# Does anyone know anything about an Ansco no. 10b?



## coleman409 (Aug 24, 2010)

I picked up this camera pretty cheaply from a local antique store, but no amount of googling has helped me to find its history, or when it was made. It's not even listed on the ansco camera lists I have found. It's labeled as &quot; No 10 ANSCO, Model B.&quot; I can take additional pictures if any specific parts need to be seen closely.  http://i22.photobucket.com/albums/b320/coleman409/CSC_0577.jpg http://i22.photobucket.com/albums/b320/coleman409/CSC_0576.jpg Thanks in advance.


----------



## dxqcanada (Aug 24, 2010)

I think made in 1907.
3.5x5" on 122 film

Not much else I know about this one.


----------



## Mitica100 (Aug 24, 2010)

^
Yep, right on! The 10a had removable ground glass back. Value today, kind of hard today but I'd put it between $35 and $50.

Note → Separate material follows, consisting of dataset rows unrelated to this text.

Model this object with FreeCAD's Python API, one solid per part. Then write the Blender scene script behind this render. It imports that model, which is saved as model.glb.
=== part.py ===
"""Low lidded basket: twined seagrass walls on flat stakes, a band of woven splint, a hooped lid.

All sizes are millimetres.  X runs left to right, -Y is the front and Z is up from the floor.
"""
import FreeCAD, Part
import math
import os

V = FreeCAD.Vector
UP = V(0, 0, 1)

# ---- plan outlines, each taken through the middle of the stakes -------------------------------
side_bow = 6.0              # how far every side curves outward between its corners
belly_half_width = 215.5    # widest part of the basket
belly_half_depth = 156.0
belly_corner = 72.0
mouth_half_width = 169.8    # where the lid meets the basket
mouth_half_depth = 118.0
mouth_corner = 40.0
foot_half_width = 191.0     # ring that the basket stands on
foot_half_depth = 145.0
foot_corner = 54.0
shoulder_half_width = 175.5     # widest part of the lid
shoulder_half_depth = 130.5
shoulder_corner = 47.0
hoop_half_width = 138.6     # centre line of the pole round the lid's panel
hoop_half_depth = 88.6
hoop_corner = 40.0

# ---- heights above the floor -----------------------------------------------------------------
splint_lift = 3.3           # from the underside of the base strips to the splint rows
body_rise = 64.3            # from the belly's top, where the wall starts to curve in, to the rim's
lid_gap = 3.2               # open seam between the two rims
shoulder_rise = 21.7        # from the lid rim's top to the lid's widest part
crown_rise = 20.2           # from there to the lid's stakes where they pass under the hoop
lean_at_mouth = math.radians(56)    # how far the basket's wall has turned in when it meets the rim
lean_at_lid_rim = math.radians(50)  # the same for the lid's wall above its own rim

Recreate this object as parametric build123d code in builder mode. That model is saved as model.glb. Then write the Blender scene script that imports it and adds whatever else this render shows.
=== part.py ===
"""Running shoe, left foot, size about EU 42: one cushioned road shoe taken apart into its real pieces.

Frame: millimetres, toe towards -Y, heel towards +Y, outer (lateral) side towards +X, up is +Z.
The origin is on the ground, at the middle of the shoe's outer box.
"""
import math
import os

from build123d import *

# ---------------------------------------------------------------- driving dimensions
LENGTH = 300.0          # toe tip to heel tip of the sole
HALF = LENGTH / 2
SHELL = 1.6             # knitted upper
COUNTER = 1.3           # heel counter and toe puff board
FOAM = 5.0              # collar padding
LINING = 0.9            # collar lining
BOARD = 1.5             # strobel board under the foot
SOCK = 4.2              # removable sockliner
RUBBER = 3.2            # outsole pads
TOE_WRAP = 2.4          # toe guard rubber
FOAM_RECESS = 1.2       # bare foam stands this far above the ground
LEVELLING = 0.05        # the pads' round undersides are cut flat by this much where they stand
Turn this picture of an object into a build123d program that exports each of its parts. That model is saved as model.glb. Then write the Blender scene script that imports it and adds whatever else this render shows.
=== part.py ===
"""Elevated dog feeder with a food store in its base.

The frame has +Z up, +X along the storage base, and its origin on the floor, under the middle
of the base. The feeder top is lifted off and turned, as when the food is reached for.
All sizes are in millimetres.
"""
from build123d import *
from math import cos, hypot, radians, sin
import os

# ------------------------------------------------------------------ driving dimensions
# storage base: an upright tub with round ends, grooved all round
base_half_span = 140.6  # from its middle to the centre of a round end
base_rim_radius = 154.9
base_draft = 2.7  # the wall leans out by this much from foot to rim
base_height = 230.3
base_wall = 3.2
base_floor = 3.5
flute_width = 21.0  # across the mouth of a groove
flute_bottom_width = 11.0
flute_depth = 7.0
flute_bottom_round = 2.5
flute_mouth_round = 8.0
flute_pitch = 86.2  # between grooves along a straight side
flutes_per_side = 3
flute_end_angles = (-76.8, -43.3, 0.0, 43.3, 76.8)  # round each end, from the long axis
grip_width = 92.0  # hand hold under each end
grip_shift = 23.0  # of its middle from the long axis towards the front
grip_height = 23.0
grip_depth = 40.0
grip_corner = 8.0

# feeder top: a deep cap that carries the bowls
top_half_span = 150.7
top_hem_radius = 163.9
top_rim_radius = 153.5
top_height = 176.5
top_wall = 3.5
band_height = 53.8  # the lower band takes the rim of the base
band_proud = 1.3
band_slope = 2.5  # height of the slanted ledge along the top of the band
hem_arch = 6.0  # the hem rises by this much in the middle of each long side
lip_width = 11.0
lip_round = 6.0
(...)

122 film is not made anymore but you might want to keep your eyes on *THIS* place, as they do provide now and then this film, hand spooled. It's expensive!!


----------



## Phaon (Mar 25, 2012)

doing research on my 10a and came across this forum.  Not only does the 10a have the removable ground glass back (this allowed for the attachment of glass backs) my 10a has a completely different shutter mechanism.  The shutter has two pistons, one on either side of the lens, and is marked Wallensak Optical, which leads me to think that pertains to the lens rather than the shutter. Mine is serial 481 from around 1907.


----------